| DATA RECORDS |
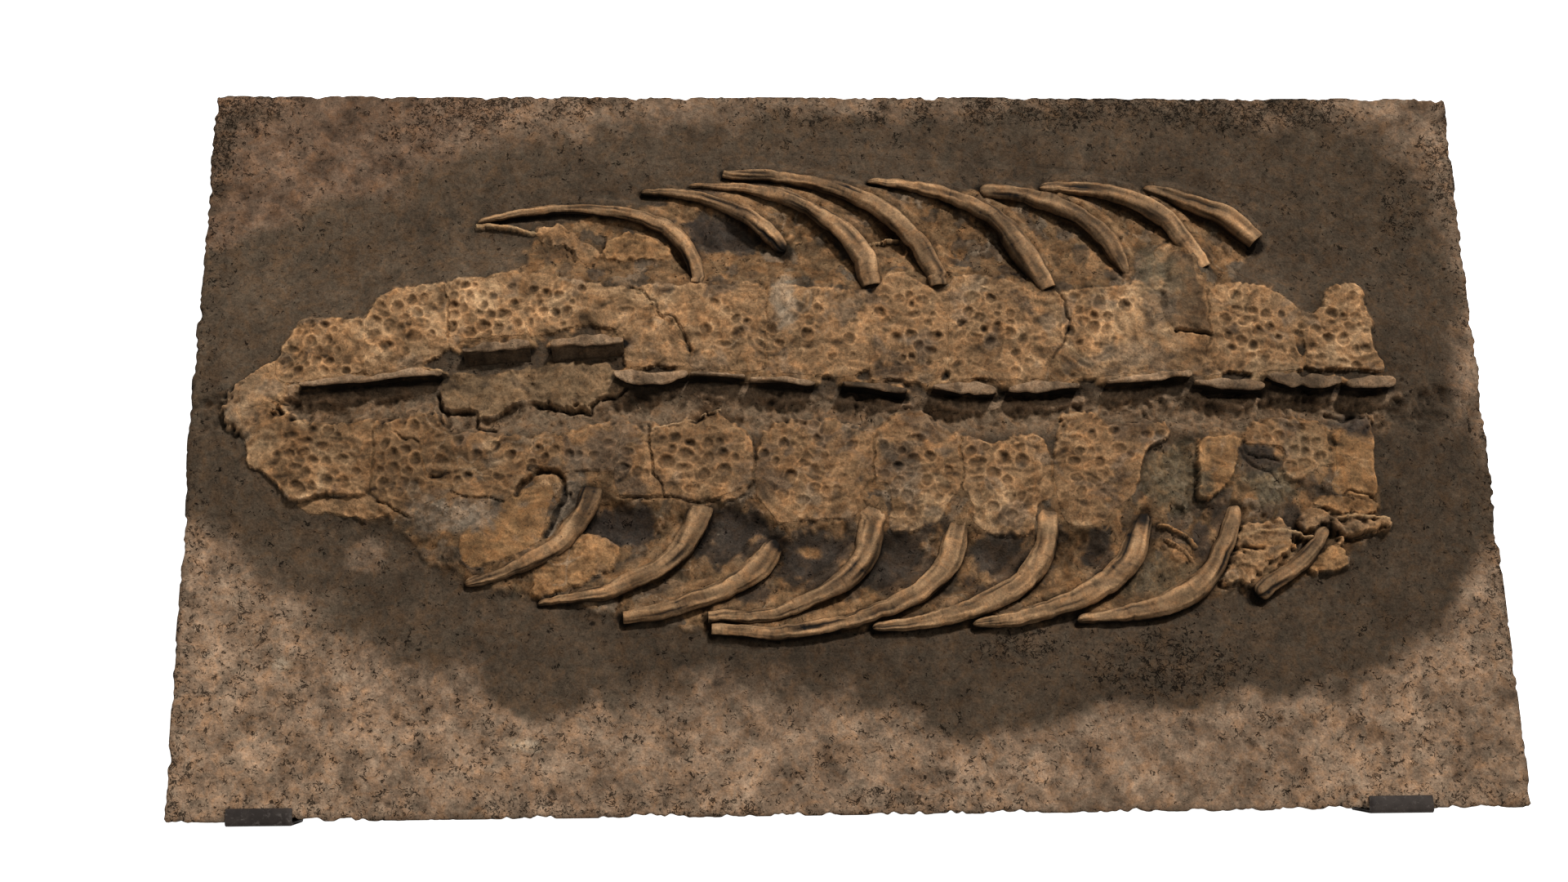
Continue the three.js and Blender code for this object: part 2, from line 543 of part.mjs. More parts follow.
---
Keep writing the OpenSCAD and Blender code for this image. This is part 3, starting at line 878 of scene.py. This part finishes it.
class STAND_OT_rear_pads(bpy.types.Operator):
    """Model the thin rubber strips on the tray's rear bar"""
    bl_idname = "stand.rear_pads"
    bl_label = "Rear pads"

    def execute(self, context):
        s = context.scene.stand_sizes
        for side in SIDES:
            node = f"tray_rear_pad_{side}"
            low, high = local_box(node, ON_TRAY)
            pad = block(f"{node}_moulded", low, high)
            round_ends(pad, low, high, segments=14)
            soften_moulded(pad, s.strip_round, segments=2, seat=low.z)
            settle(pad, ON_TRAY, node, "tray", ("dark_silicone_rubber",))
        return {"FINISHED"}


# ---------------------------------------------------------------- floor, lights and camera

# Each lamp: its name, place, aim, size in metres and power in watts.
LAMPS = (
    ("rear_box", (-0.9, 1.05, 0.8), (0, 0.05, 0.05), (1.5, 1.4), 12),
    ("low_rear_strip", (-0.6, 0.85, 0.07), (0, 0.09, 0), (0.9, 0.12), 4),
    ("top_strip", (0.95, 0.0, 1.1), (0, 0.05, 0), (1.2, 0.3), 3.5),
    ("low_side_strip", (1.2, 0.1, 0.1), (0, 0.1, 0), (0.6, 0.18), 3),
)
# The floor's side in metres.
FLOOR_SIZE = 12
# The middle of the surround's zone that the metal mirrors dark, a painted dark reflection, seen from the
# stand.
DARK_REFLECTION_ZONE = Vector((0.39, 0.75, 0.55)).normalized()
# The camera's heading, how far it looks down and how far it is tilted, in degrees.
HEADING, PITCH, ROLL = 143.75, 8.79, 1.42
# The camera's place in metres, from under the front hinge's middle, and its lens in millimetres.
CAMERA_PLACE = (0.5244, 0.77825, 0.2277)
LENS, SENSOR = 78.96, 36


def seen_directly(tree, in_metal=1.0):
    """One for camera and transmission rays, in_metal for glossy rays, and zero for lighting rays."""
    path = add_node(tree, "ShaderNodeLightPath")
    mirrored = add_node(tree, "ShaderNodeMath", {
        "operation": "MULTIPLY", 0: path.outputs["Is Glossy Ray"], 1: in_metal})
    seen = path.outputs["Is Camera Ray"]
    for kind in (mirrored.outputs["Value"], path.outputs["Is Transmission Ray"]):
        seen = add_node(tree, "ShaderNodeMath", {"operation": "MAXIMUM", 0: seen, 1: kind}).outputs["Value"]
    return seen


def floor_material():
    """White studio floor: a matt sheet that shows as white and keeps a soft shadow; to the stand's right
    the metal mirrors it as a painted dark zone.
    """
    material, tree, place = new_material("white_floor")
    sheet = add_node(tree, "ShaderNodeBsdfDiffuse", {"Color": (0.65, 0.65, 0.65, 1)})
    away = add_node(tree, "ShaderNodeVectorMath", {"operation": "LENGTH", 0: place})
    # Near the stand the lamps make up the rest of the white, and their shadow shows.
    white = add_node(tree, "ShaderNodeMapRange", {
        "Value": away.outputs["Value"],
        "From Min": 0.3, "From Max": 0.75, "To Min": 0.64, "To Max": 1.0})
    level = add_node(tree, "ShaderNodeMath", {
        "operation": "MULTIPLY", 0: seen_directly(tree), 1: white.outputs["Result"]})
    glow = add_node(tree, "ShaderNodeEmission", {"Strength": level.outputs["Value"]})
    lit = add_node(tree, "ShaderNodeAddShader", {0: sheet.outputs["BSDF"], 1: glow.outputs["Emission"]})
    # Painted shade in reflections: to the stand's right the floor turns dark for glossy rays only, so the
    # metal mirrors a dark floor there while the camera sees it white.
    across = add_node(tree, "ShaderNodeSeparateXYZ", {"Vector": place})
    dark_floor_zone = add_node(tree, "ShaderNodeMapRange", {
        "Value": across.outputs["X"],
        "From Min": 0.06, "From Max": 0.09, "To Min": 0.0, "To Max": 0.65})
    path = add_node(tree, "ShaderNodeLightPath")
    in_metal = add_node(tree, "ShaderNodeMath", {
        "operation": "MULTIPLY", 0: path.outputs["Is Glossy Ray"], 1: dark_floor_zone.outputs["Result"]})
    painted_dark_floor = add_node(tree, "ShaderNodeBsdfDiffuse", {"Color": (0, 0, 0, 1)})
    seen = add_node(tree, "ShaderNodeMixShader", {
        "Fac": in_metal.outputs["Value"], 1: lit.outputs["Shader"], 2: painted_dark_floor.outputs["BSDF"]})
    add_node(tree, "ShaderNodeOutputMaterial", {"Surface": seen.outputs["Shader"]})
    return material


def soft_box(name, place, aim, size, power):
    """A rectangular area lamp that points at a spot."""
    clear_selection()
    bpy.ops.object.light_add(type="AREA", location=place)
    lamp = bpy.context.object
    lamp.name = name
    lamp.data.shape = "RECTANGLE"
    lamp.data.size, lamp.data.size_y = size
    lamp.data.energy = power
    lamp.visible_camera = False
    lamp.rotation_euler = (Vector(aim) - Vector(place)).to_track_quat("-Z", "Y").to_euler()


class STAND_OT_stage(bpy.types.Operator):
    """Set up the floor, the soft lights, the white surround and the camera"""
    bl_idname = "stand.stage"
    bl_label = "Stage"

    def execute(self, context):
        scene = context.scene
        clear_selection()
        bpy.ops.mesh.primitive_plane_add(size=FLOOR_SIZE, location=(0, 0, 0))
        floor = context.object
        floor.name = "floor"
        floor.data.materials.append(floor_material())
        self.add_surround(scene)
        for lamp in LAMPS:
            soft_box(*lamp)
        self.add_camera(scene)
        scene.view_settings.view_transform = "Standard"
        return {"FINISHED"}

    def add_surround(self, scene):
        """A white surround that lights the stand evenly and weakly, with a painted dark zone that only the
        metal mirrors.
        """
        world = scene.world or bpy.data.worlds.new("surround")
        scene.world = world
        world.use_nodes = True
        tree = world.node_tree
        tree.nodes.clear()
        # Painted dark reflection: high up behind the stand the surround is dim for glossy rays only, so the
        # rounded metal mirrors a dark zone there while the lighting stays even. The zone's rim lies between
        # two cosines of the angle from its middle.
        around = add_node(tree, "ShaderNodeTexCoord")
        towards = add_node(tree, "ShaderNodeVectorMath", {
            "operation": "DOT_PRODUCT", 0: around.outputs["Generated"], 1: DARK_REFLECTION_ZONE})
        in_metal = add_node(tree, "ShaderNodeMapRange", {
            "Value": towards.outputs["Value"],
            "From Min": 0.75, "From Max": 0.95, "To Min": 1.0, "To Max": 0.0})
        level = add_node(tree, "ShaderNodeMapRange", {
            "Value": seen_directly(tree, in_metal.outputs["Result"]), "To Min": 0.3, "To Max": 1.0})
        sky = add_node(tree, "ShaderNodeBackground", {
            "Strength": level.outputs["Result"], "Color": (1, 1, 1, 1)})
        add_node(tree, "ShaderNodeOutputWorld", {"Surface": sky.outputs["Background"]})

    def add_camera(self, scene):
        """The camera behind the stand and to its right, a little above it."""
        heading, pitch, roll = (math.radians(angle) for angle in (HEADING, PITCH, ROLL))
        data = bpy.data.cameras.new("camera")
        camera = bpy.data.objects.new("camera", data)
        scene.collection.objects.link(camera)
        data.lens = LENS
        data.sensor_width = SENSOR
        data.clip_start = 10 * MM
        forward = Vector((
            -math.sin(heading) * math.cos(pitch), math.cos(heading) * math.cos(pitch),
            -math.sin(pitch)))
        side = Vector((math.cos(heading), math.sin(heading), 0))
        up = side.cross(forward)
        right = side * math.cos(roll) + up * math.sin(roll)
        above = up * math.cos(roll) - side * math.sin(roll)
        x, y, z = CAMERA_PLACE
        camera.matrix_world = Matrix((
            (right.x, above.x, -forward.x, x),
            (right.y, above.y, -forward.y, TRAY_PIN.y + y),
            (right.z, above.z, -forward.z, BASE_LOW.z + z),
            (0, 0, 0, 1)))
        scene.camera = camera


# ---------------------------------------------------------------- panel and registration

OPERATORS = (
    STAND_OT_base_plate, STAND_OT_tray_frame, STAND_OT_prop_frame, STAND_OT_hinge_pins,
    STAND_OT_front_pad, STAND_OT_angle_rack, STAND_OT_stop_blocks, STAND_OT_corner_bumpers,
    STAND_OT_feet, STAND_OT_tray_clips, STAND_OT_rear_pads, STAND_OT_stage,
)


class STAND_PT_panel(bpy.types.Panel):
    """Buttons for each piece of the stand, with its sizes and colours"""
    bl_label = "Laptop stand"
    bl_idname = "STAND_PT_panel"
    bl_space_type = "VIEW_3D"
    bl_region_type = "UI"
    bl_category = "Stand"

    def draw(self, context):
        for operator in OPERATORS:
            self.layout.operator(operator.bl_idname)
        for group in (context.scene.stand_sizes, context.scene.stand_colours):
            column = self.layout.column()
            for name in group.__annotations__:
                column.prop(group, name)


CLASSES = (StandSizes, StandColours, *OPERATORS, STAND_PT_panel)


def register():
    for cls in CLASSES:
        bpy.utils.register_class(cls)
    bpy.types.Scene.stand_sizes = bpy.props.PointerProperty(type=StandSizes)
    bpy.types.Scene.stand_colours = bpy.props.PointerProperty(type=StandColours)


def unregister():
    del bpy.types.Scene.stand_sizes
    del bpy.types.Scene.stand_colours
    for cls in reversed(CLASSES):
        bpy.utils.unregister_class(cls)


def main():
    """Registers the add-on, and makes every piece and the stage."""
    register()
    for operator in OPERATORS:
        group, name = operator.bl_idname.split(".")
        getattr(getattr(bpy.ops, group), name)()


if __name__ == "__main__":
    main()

| WHAT TO WORK ON |
Copy out precisely the lines from the line with "Keep writing the" to the line with "lights and camera" in the material above, including those two lines and omitting all the rest.

| RESULT BELOW |
Keep writing the OpenSCAD and Blender code for this image. This is part 3, starting at line 878 of scene.py. This part finishes it.
class STAND_OT_rear_pads(bpy.types.Operator):
    """Model the thin rubber strips on the tray's rear bar"""
    bl_idname = "stand.rear_pads"
    bl_label = "Rear pads"

    def execute(self, context):
        s = context.scene.stand_sizes
        for side in SIDES:
            node = f"tray_rear_pad_{side}"
            low, high = local_box(node, ON_TRAY)
            pad = block(f"{node}_moulded", low, high)
            round_ends(pad, low, high, segments=14)
            soften_moulded(pad, s.strip_round, segments=2, seat=low.z)
            settle(pad, ON_TRAY, node, "tray", ("dark_silicone_rubber",))
        return {"FINISHED"}


# ---------------------------------------------------------------- floor, lights and camera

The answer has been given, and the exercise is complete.